Within Lowell’s neighborhoods an active historic home marker and brochure program has been established by the Lowell Historic Board. Other efforts have included survey and identification of historic resources and National Register listings as well as technical assistance and outreach to homeowners regarding preservation. The City has been instrumental in the preservation and rehabilitation of historic landscapes including Tyler Park and Rogers Fort Hill Park through partnerships with neighborhood groups and various state grant sources.
Very little could have been accomplished in Lowell without the consistent support of the community’s business and governmental leadership. Effective leadership through the years was delivered by seven city managers; numerous city council members; Lowell’s bankers; and officials from the nonprofit banking consortium, the Lowell Development and Financial Corporation. Of critical importance has been the advocacy and support of the Lowell Plan, Inc., the community’s prominent business advocacy organization. Together, these entities have been responsible for implementing the urban cultural park vision.
For its efforts, Lowell was recognized by the National Trust for Historic Preservation with one of its distinguished National Preservation Honor Awards in 2002 as well as one of America’s initial Dozen Distinctive Destinations in 2000. In 2004, Lowell was designated a Preserve America community by the White House and Advisory Council on Historic Preservation. Lowell has succeeded where many other communities have failed in reclaiming the attributes that make communities special places. One important lesson Lowell has learned is that insistence upon quality rehabilitation and historic integrity can pay off.
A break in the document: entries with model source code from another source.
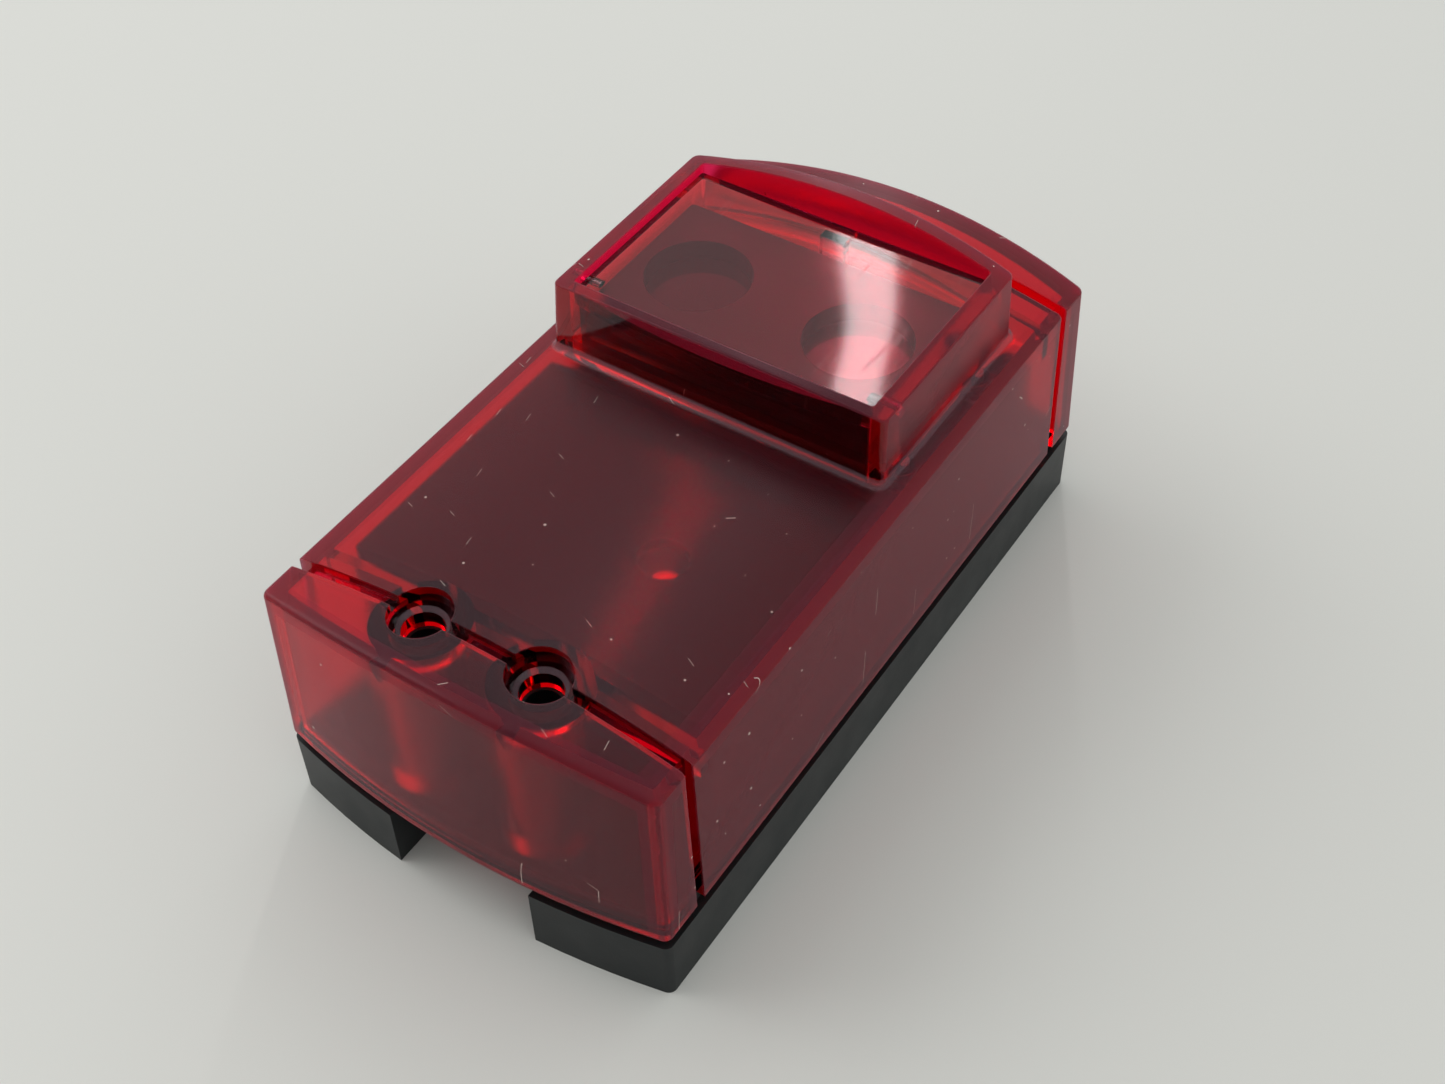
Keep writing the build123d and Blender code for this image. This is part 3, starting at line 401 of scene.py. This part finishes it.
materials = {
    "cover": makeRubyCover(),
    "press_pane": makeRubyPane(),
    "base": makeMouldedPlastic("abs_black_fine_texture", "0c1214", "13191b", 0.45, 0.35 * mm, 0.03 * mm, 0.32),
    "gasket": makeMouldedPlastic("epdm_rubber_black", "0d0d0d", "141414", 0.75, 0.5 * mm, 0.02 * mm, 0.3),
    "steel": makeMetal("steel_zinc_plated", "b9b8b2", 0.3, 0.3),
    "well_plate": makeMouldedPlastic("abs_black_smooth", "1a1214", "201618", 0.35, 0.4 * mm, 0.01 * mm),
    "well_lens": makeMouldedPlastic("acrylic_smoke_polished", "2a1416", "30181a", 0.1, 2 * mm, 0.002 * mm),
    "shroud": makeMouldedPlastic("abs_black_fine_grain", "1a1214", "221719", 0.7, 0.4 * mm, 0.02 * mm, 0.2),
    "board": makeMouldedPlastic("glass_epoxy_green_mask", "0c2f1c", "0f3a22", 0.3, 0.3 * mm, 0.01 * mm),
    "bracket": makeMouldedPlastic("nylon_black_natural_gloss", "1b1b1d", "222225", 0.45, 0.4 * mm, 0.02 * mm),
    "switch_case": makeMouldedPlastic("polyester_black_gloss", "101012", "161618", 0.3, 0.4 * mm, 0.01 * mm),
    "switch_button": makeMouldedPlastic("acetal_natural_white", "d8d2c6", "e2dcd2", 0.35, 0.4 * mm, 0.01 * mm),
    "spring_steel": makeMetal("spring_steel_drawn", "8f8e8b", 0.28, 0.2),
    "tinned_copper": makeMetal("copper_tinned", "c4c0b8", 0.32, 0.2),
    "terminal_block": makeMouldedPlastic("polyamide_green_moulded", "1f5a34", "24663c", 0.45, 0.4 * mm, 0.02 * mm),
    "terminal_brass": makeMetal("brass_nickel_plated", "c9b98e", 0.3, 0.2),
    "relay": makeMouldedPlastic("polyester_dark_blue_gloss", "16181f", "1c1f28", 0.3, 0.5 * mm, 0.01 * mm),
    "capacitor": makeMouldedPlastic("pvc_sleeve_dark_blue", "1b2034", "20263e", 0.35, 0.6 * mm, 0.005 * mm),
    "chip": makeMouldedPlastic("epoxy_black_matt", "131313", "1a1a1a", 0.6, 0.25 * mm, 0.02 * mm),
    "spacer": makeMouldedPlastic("nylon_white_natural", "c9c6bb", "d4d1c7", 0.5, 0.4 * mm, 0.01 * mm),
    "lamp": makeLampEpoxy(),
    "resistor": makeMouldedPlastic("lacquer_tan_dipped", "a58a5c", "b0966a", 0.35, 0.6 * mm, 0.01 * mm),
}
slotOf = {row["node"]: row["material_slot"] for row in frame["record"]["subparts"]}
bodyOf = {n: body for body, members in frame["record"]["behaviour"]["bodies"].items() for n in members}
for nodeName, nodeObject in nodes.items():
    nodeObject.data.materials.clear()
    nodeObject.data.materials.append(materials[slotOf[nodeName]])
print("materials made:", len(materials))


def finishedCopy(nodeName, mergeDistance=0.002 * mm, sharpAngle=28.0):
    # the CAD shape with its loose triangles joined, so that curved faces shade smoothly
    source = nodes[nodeName]
    mesh = source.data.copy()
    shape = bmesh.new()
    shape.from_mesh(mesh)
    bmesh.ops.remove_doubles(shape, verts=shape.verts, dist=mergeDistance)
    bmesh.ops.dissolve_degenerate(shape, dist=mergeDistance, edges=shape.edges)
    limit = math.radians(sharpAngle)
    for face in shape.faces:
        face.smooth = True
    for edge in shape.edges:
        edge.smooth = len(edge.link_faces) == 2 and edge.calc_face_angle(math.pi) < limit
    shape.to_mesh(mesh)
    shape.free()
    if "custom_normal" in mesh.attributes:
        mesh.attributes.remove(mesh.attributes["custom_normal"])
    piece = bpy.data.objects.new(nodeName + "_finished", mesh)
    bpy.context.scene.collection.objects.link(piece)
    piece.data.materials.clear()
    piece.data.materials.append(materials[slotOf[nodeName]])
    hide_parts(nodeName)
    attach(piece, bodyOf[nodeName])
    return piece


for nodeName in nodes:
    shell = finishedCopy(nodeName)
    if nodeName.startswith("return_spring"):
        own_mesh(shell)
print("shells finished")


floorPaper = {"colour": "e2e1dc", "roughness": 0.6, "fibre": 0.6 * mm, "fibreDepth": 0.05 * mm, "halfWidth": 2.5}


def makeFloor():
    shape = bmesh.new()
    bmesh.ops.create_grid(shape, x_segments=2, y_segments=2, size=floorPaper["halfWidth"])
    mesh = bpy.data.meshes.new("studio_floor")
    shape.to_mesh(mesh)
    shape.free()
    floor = bpy.data.objects.new("studio_floor", mesh)
    bpy.context.scene.collection.objects.link(floor)
    material, tree, place = newMaterial("paper_pale_matt")
    fibre = addNode(tree, "ShaderNodeTexNoise", {"Vector": place, "Scale": 1 / floorPaper["fibre"], "Detail": 4.0})
    bump = addNode(
        tree, "ShaderNodeBump", {"Strength": 0.15, "Distance": floorPaper["fibreDepth"], "Height": fibre.outputs[0]}
    )
    shader = addNode(
        tree, "ShaderNodeBsdfPrincipled",
        {"Base Color": linear(floorPaper["colour"]), "Roughness": floorPaper["roughness"], "Normal": bump.outputs[0]},
    )
    finishMaterial(tree, shader)
    mesh.materials.append(material)


studio = {
    "worldColour": "f6f9f8",
    "backStrength": 0.84,
    "frontStrength": 0.46,
    "frontEnd": -0.75,
    "backStart": 0.1,
    "aim": (0.0, 0.0, 0.03),
    "lamps": (
        # name, place, width, height, watts
        ("soft_box", (-0.90, -0.25, 0.80), 0.9, 0.9, 4.0),
        ("tall_strip", (-0.43, 0.82, 0.81), 0.04, 0.9, 0.9),
    ),
}


def makeLight():
    world = bpy.data.worlds.new("studio")
    world.use_nodes = True
    tree = world.node_tree
    tree.nodes.clear()
    # a bright room behind the part, and a dimmer one in front of it
    direction = addNode(tree, "ShaderNodeTexCoord").outputs["Generated"]
    depth = addNode(tree, "ShaderNodeSeparateXYZ", {0: direction}).outputs[1]
    strength = addNode(
        tree, "ShaderNodeMapRange",
        {0: depth, 1: studio["frontEnd"], 2: studio["backStart"], 3: studio["frontStrength"],
         4: studio["backStrength"]},
        interpolation_type="SMOOTHSTEP",
    ).outputs[0]
    back = addNode(tree, "ShaderNodeBackground", {"Color": linear(studio["worldColour"]), "Strength": strength})
    addNode(tree, "ShaderNodeOutputWorld", {"Surface": back.outputs[0]})
    bpy.context.scene.world = world
    for name, place, sizeX, sizeY, power in studio["lamps"]:
        lamp = bpy.data.lights.new(name, "AREA")
        lamp.shape = "RECTANGLE"
        lamp.size = sizeX
        lamp.size_y = sizeY
        lamp.energy = power
        holder = bpy.data.objects.new(name, lamp)
        bpy.context.scene.collection.objects.link(holder)
        aim = Vector(studio["aim"]) - Vector(place)
        holder.matrix_world = Matrix.Translation(place) @ aim.to_track_quat("-Z", "Y").to_matrix().to_4x4()


camera = {
    "place": (0.113314, -0.158296, 0.225505),
    "azimuth": 34.883,
    "elevation": 46.877,
    "roll": -1.8816,
    "lens": 48.045,
    "sensor": 36.0,
}


def makeCamera():
    azimuth, elevation, roll = (math.radians(camera[k]) for k in ("azimuth", "elevation", "roll"))
    back = Vector((
        math.sin(azimuth) * math.cos(elevation), -math.cos(azimuth) * math.cos(elevation), math.sin(elevation)
    ))
    right = Vector((math.cos(azimuth), math.sin(azimuth), 0))
    up = back.cross(right)
    turnedRight = math.cos(roll) * right + math.sin(roll) * up
    turnedUp = -math.sin(roll) * right + math.cos(roll) * up
    data = bpy.data.cameras.new("camera")
    data.lens = camera["lens"]
    data.sensor_width = camera["sensor"]
    data.clip_start = 0.01
    holder = bpy.data.objects.new("camera", data)
    bpy.context.scene.collection.objects.link(holder)
    turned = Matrix((turnedRight, turnedUp, back)).transposed().to_4x4()
    holder.matrix_world = Matrix.Translation(camera["place"]) @ turned
    bpy.context.scene.camera = holder


makeFloor()
makeLight()
makeCamera()
bpy.context.scene.view_settings.view_transform = "Standard"
print("stage ready")
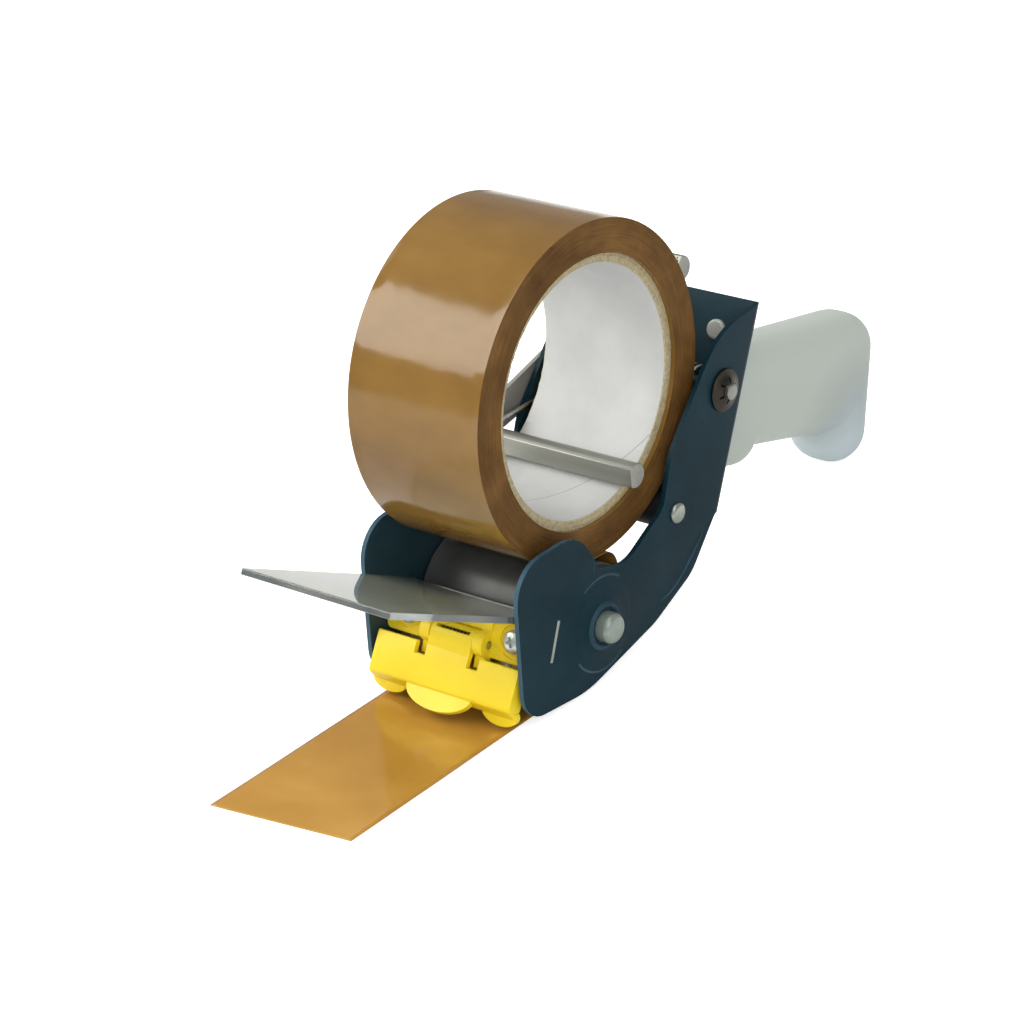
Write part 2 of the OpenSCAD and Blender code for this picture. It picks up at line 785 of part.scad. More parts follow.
// The layer that runs from the nip, round the back of the rubber roller, down to the ground
module tape_wrap() {
    inside = roller_r + run_gap;
    start = asin(strip_back / inside);
    color([0.62, 0.46, 0.24])
    translate([-tape_w / 2, 0, axle_z]) rotate([0, 90, 0]) rotate([0, 0, start])
        rotate_extrude(angle = nip_angle + 90 - start) translate([inside, 0])
            square([tape_t, tape_w]);
}

// The free strip on the ground, which meets the wrap just behind the axle
module tape_strip() {
    cut = tape_w * tan(strip_skew) / 2;
    color([0.78, 0.6, 0.3])
    linear_extrude(tape_t) polygon([[-tape_w / 2, strip_back], [-tape_w / 2, -strip_l + cut],
        [tape_w / 2, -strip_l - cut], [tape_w / 2, strip_back]]);
}

// Lever

module lever_plate() {
    hub_r = 6.8;
    thumb = thumb_l * [cos(thumb_at), sin(thumb_at)];
    color([0.2, 0.21, 0.22])
    on_lever() difference() {
        along_x(-lever_out, lever_t) {
            hull() { circle(r = hub_r); translate([2 - arm_l, 1.9]) circle(r = arm_h / 2); }
            hull() {
                translate([2 - arm_l, 1.9]) circle(r = arm_h / 2);
                translate([-arm_l, 0]) circle(r = bar_r + 1.2);
            }
            hull() { circle(r = hub_r); translate(thumb) circle(r = bar_r + 1.2); }
        }
        rod_x(-60, 0, axle_r + fixed_gap);
        rod_x(-60, 0, bar_r - 1.5, -arm_l, 0);
        rod_x(-60, 0, bar_r - 1.5, thumb[0], thumb[1]);
    }
}

// A D-shaped bar from the lever's plate to x, with its flat facing the given way
module d_bar(to, facing) {
    difference() {
        rod_x(-lever_x, to, bar_r);
        rotate([facing, 0, 0]) translate([-60, bar_flat - bar_r, -bar_r])
            cube([61 + to, bar_r, bar_d]);
    }
    rod_x(-lever_out - 1.2, -lever_x, bar_r - 1.5 - fixed_gap);
    translate([-lever_out, 0, 0]) rotate([0, -90, 0])
        rotate_extrude() polygon(rounded([[0, 0, 0], [bar_r, 0, 0], [bar_r, 1.4, 1], [0, 1.4, 0]]));
}

module brake_bar() {
    color([0.7, 0.7, 0.7])
    on_lever() translate([0, -arm_l, 0]) d_bar(bar_end, 180);
}

module thumb_bar() {
    color([0.7, 0.7, 0.7])
    on_lever() translate([0, thumb_l * cos(thumb_at), thumb_l * sin(thumb_at)])
        d_bar(thumb_end, thumb_at + 42);
}

module pivot_axle() {
    color([0.6, 0.6, 0.62])
    on_lever() {
        rod_x(-lever_out, plate_x + axle_out, axle_r);
        translate([-lever_out, 0, 0]) rotate([0, -90, 0]) rotate_extrude()
            polygon(rounded([[0, 0, 0], [4.4, 0, 0], [4.4, 2, 1.5], [0, 2, 0]]));
    }
}

// A domed spring washer whose teeth grip the axle
module push_nut() {
    nut_r = 6.7;
    color([0.2, 0.17, 0.15])
    on_lever() translate([plate_x + 0.1, 0, 0]) rotate([0, 90, 0]) difference() {
        rotate_extrude() polygon([[axle_r + fixed_gap, 1.5], [axle_r + fixed_gap, 2.1],
            [nut_r - 2, 1.2], [nut_r, 0.7], [nut_r, 0], [nut_r - 2.2, 0.6]]);
        for (a = [0:60:300])
            rotate([0, 0, a]) translate([axle_r - 1, -0.3, -1]) cube([2.6, 0.6, 4]);
    }
}

// The torsion spring: one leg bears on the web, the other presses the brake bar down
module lever_spring() {
    wire_r = 0.8;
    coil_r = 5.4;
    turns = 17;
    near_x = 21;
    leg_x = -(tape_w / 2 + gap_w / 2) / 2;
    bar = arm_l * [-cos(lever_a), -sin(lever_a)];
    over = bar[1] + bar_r + wire_r + 0.1;
    web = [cos(web_lean), -sin(web_lean)];
    rest = web * (web * [web_y - pivot_y, web_z - pivot_z] - sheet - wire_r - 0.1);
    foot = rest - 6.5 * [sin(web_lean), cos(web_lean)];
    path = concat(
        [[near_x + 0.4, foot[0], foot[1]], [near_x + 0.3, foot[0] + 0.6, foot[1] + 1.8]],
        coil(near_x, leg_x + 0.3, coil_r, turns + 0.75, 0, 0, 0),
        [[leg_x, -3, -coil_r + 0.1], [leg_x, -8, over - 0.1], [leg_x, bar[0] + 3, over],
         [leg_x, bar[0] - 2, over], [leg_x, bar[0] - 3.6, over - 0.5],
         [leg_x, bar[0] - 4.6, over - 1.8], [leg_x, bar[0] - 4.8, over - 5]]);
    echo(lever_spring_least_gap = wire_gap(path, wire_r, 5));
    color("silver") translate([0, pivot_y, pivot_z]) wire(path, wire_r, [1, 0, 0]);
}

frame();
cross_plate();
cutter_blade();
guard_carrier();
carrier_screws();
guard_pin();
clear_flap();
grip();
grip_tang();
web_rivets();
tie_rod();
tie_spacer();
roller_bolt();
roller_nut();
tape_strip();
tape_wrap();
blade_guard();
guard_spring();
rubber_sleeve();
roller_hub();
roller_bushes();
tape_winding();
tape_core();
lever_plate();
brake_bar();
thumb_bar();
pivot_axle();
push_nut();
lever_spring();
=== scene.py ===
import math
import random

import bmesh
import bpy
from mathutils import Matrix, Vector, noise


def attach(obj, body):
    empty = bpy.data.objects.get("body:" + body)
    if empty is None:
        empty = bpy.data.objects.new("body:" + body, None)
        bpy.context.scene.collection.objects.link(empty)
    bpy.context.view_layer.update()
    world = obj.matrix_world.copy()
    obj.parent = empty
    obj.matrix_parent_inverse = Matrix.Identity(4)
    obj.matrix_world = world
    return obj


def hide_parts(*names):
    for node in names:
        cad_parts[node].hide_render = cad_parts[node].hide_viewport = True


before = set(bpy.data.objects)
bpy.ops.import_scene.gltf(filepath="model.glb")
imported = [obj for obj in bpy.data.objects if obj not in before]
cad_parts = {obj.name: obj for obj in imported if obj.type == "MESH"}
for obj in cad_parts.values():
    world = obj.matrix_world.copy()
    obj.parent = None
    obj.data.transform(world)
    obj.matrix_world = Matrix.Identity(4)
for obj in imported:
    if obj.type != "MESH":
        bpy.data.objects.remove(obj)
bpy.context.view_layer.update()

MM = 0.001
random.seed(7)
scene = bpy.context.scene

# Sizes of the part in millimetres, as its source has them
GAP, SHEET, PRESS_H = 56.0, 1.5, 0.8
PLATE_X = GAP / 2 + SHEET
ROLLER_R, ROLLER_L, AXLE_Z = 18.0, 50.0, 18.6
ROLL_R, TAPE_W, CORE_R, CORE_WALL, CORE_IN = 51.5, 48.0, 38.1, 3.0, 1.3
ROLL_Y = 9.5
ROLL_Z = AXLE_Z + math.sqrt((ROLL_R + ROLLER_R + 0.9) ** 2 - ROLL_Y ** 2)
NIP = math.atan2(ROLL_Z - AXLE_Z, ROLL_Y)
PIVOT_Y, PIVOT_Z, ARM_L, THUMB_L = 66.0, 68.2, 44.3, 38.0
THUMB_AT = math.radians(180 - 101.8)
BAR_R, BAR_FLAT, AXLE_R = 3.8, 6.3, 2.5
BAR_REACH = CORE_R - BAR_R - 0.3
WEB_Y, WEB_Z, WEB_LEAN = 65.5, 38.0, math.radians(25.2)
CUT_Y, CUT_Z, CUT_LEAN = 22.0, 23.2, math.radians(23)
TIE_Y, TIE_Z = 39.17, 38.58
RIVETS = [(-15.4, 44.2), (15.4, 44.2), (-4.5, 14), (4.5, 14)]
THUMB_END, TONGUE_W, NOTCH_W = 18.4, 15.6, 4.1
STACK_BASE, KNUCKLE_R, RUN_GAP, PIN_R = 0.65 + 2 + 0.8, 3.6, 0.3, 1.25
PIN_OUT, PIN_UP = STACK_BASE + KNUCKLE_R + RUN_GAP, -5.1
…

Through this practice, Lowell has set a standard and model of excellence that other communities have sought to follow. The Lowell model emerged out of a clear vision and has been kept alive through multi-agency support and commitment to promoting quality of life issues in the city. This vision and commitment will ensure the continued focus over the coming years necessary to complete and maintain the accomplishment of the city’s reclamation of its historic and cultural resources.